__What the task asks__
Output all lines exactly.

········

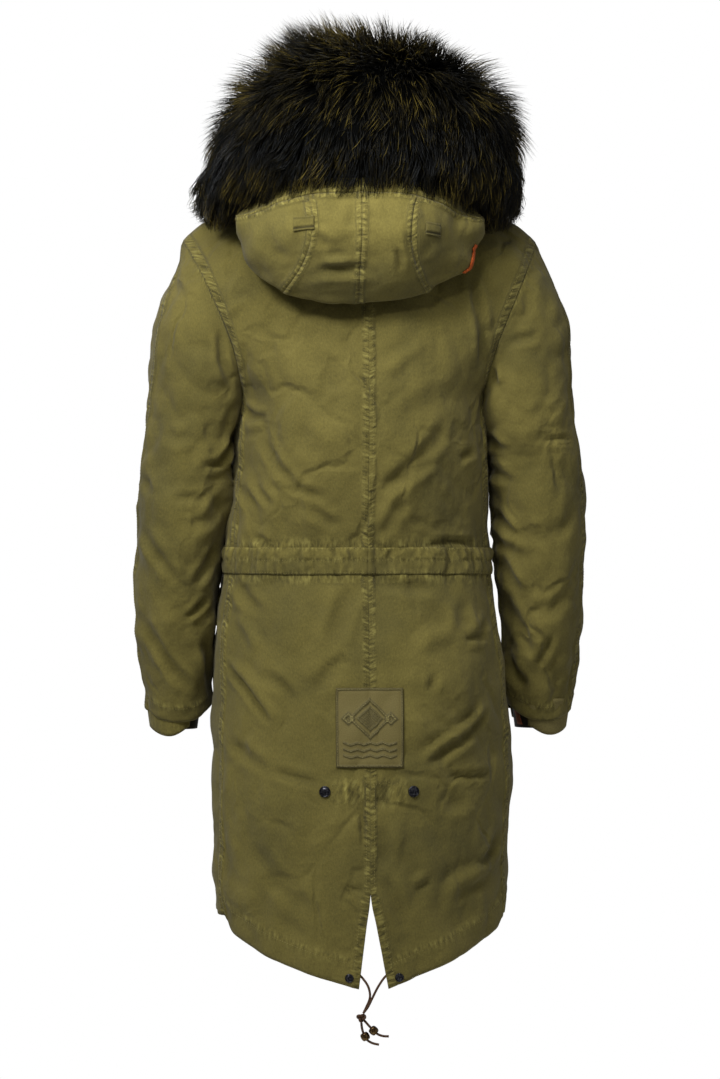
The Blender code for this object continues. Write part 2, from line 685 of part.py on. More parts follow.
def hood_point(s, c, side):
    neck = neck_edge(c)
    fold = HOOD.point(c, "fold")
    belly = HOOD.point(c, "belly")
    front = min(max(c - 3.5, 0.0) / 0.6, 1.0)
    seat = mix(HOOD.at(c, "seat"), nearest_seat(c, side), front)
    rim = ruff_point(c, seat, side, mix(0.0008, 0.0040, min(max(c - 2.3, 0.0) / 0.5, 1.0)))
    stand = neck + (fold - neck) * 0.10 + Vector((0.0, 0.0, 0.014))
    over = neck.lerp(fold, 0.45) + Vector((0.0, 0.0, 0.013))
    out = (belly - fold) * Vector((1.0, 1.0, 0.0))
    out.normalize()
    rounding = FOLD_ROUND * min((belly - fold).length / 0.04, 1.0)
    under = fold - out * rounding
    outer = fold + out * rounding + Vector((0.0, 0.0, 0.7 * rounding))
    stops = [neck, stand, over, under, outer, belly, rim]
    path = Table("s x y z", [(at, *stop) for at, stop in zip(HOOD_PATH, stops)])
    arch = neck.lerp(rim, s) + Vector((0.0, 0.0, HOOD_ARCH * math.sin(math.pi * s)))
    place = path.point(s).lerp(arch, front * front * (3 - 2 * front))
    return place if s >= 1 else clear_of_ruff(place, side, 0.0036)


def bag_place(s, c, side):
    """The bag hangs a little to the wearer's left."""
    place = hood_point(s, c, side)
    sway = HOOD_SWAY.at(s, "x") * min(max(3.4 - c, 0.0), 1.0)
    return np.array((place.x * side + sway, place.y, place.z))


def hood_seam_c(s):
    return HOOD_SEAM.at(s, "c")


def brim_s(c):
    return BRIM_SEAM.at(c, "s")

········

__Exercise solution__
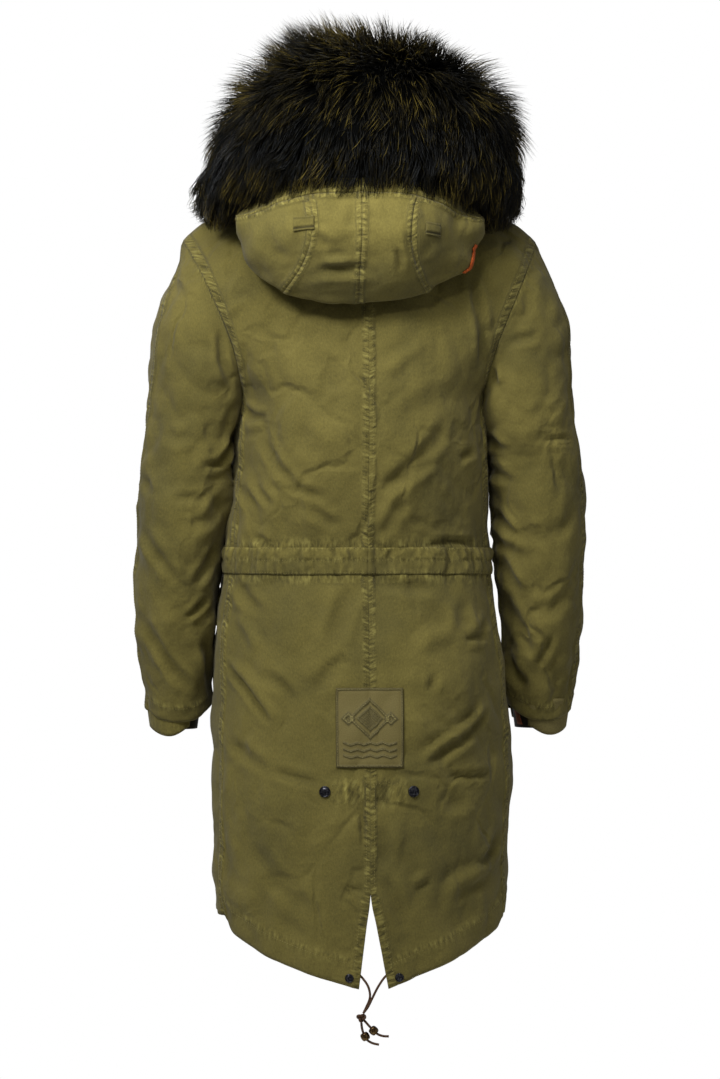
The Blender code for this object continues. Write part 2, from line 685 of part.py on. More parts follow.
def hood_point(s, c, side):
    neck = neck_edge(c)
    fold = HOOD.point(c, "fold")
    belly = HOOD.point(c, "belly")
    front = min(max(c - 3.5, 0.0) / 0.6, 1.0)
    seat = mix(HOOD.at(c, "seat"), nearest_seat(c, side), front)
    rim = ruff_point(c, seat, side, mix(0.0008, 0.0040, min(max(c - 2.3, 0.0) / 0.5, 1.0)))
    stand = neck + (fold - neck) * 0.10 + Vector((0.0, 0.0, 0.014))
    over = neck.lerp(fold, 0.45) + Vector((0.0, 0.0, 0.013))
    out = (belly - fold) * Vector((1.0, 1.0, 0.0))
    out.normalize()
    rounding = FOLD_ROUND * min((belly - fold).length / 0.04, 1.0)
    under = fold - out * rounding
    outer = fold + out * rounding + Vector((0.0, 0.0, 0.7 * rounding))
    stops = [neck, stand, over, under, outer, belly, rim]
    path = Table("s x y z", [(at, *stop) for at, stop in zip(HOOD_PATH, stops)])
    arch = neck.lerp(rim, s) + Vector((0.0, 0.0, HOOD_ARCH * math.sin(math.pi * s)))
    place = path.point(s).lerp(arch, front * front * (3 - 2 * front))
    return place if s >= 1 else clear_of_ruff(place, side, 0.0036)


def bag_place(s, c, side):
    """The bag hangs a little to the wearer's left."""
    place = hood_point(s, c, side)
    sway = HOOD_SWAY.at(s, "x") * min(max(3.4 - c, 0.0), 1.0)
    return np.array((place.x * side + sway, place.y, place.z))


def hood_seam_c(s):
    return HOOD_SEAM.at(s, "c")


def brim_s(c):
    return BRIM_SEAM.at(c, "s")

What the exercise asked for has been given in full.